AIM OF THE TASK =>
Write out the whole listing exactly as it stands.

SOURCE EXCERPT =>
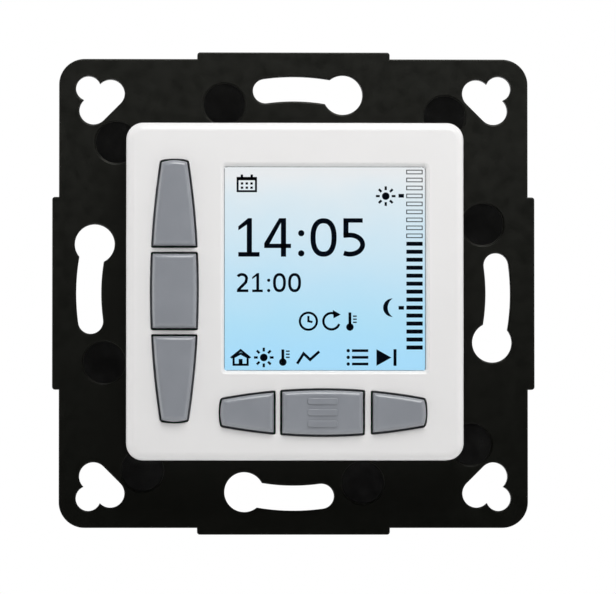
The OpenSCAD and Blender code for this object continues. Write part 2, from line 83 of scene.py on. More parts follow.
PLATE_W = 69.4
PLATE_CORNER_R = 3.8
PLATE_EDGE_R = 0.22
PLATE_BACK_EDGE_R = 0.12
TAB_W = 28.5
TAB_CORNER_R = 0.4
SLOT_PATH_R = 30.3
SLOT_W = 3.7
SLOT_HEAD_R = 2.95
SLOT_HEAD_ANGLE = 90 - 13.9
SLOT_END_ANGLE = 90 + 7.9
SLOT_EDGE_R = 0.28
SLOT_BACK_EDGE_R = 0.1
SINK_MARK_PLACES = [(-10.25, 28), (-26.2, 22.35)]
SINK_MARK_R = 3.2
SINK_MARK_DEPTH = 0.5
HOUSING_HALF_W = 25
HOUSING_R = 28.5
WELL_INSET = 4
WELL_OUTSIDE_INSET = 2.5
WELL_FLOOR_Y = 3.2
WELL_BACK_Y = 4.7
SEAT_Y = -0.6
SCREW_OFFSET = 15.4
BOSS_R = 2.4

COVER_CORNER_R = 2.5
COVER_INNER_CORNER_R = 1.2
COVER_EDGE_R = 1.3
COVER_WALL = 1.6
FACE_THICK = 1.8
INNER_FACE_Y = FACE_Y + FACE_THICK
OPENING_EDGE_R = 0.1
WINDOW_EDGE_R = 0.9
LENS_FLANGE = 0.7
UNLIT_BORDER = 0.08
FACE_ON_GLOSS = 0.008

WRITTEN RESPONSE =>
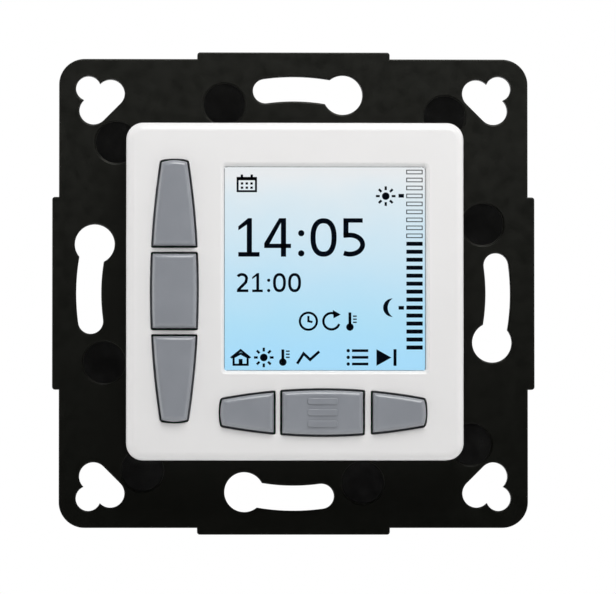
The OpenSCAD and Blender code for this object continues. Write part 2, from line 83 of scene.py on. More parts follow.
PLATE_W = 69.4
PLATE_CORNER_R = 3.8
PLATE_EDGE_R = 0.22
PLATE_BACK_EDGE_R = 0.12
TAB_W = 28.5
TAB_CORNER_R = 0.4
SLOT_PATH_R = 30.3
SLOT_W = 3.7
SLOT_HEAD_R = 2.95
SLOT_HEAD_ANGLE = 90 - 13.9
SLOT_END_ANGLE = 90 + 7.9
SLOT_EDGE_R = 0.28
SLOT_BACK_EDGE_R = 0.1
SINK_MARK_PLACES = [(-10.25, 28), (-26.2, 22.35)]
SINK_MARK_R = 3.2
SINK_MARK_DEPTH = 0.5
HOUSING_HALF_W = 25
HOUSING_R = 28.5
WELL_INSET = 4
WELL_OUTSIDE_INSET = 2.5
WELL_FLOOR_Y = 3.2
WELL_BACK_Y = 4.7
SEAT_Y = -0.6
SCREW_OFFSET = 15.4
BOSS_R = 2.4

COVER_CORNER_R = 2.5
COVER_INNER_CORNER_R = 1.2
COVER_EDGE_R = 1.3
COVER_WALL = 1.6
FACE_THICK = 1.8
INNER_FACE_Y = FACE_Y + FACE_THICK
OPENING_EDGE_R = 0.1
WINDOW_EDGE_R = 0.9
LENS_FLANGE = 0.7
UNLIT_BORDER = 0.08
FACE_ON_GLOSS = 0.008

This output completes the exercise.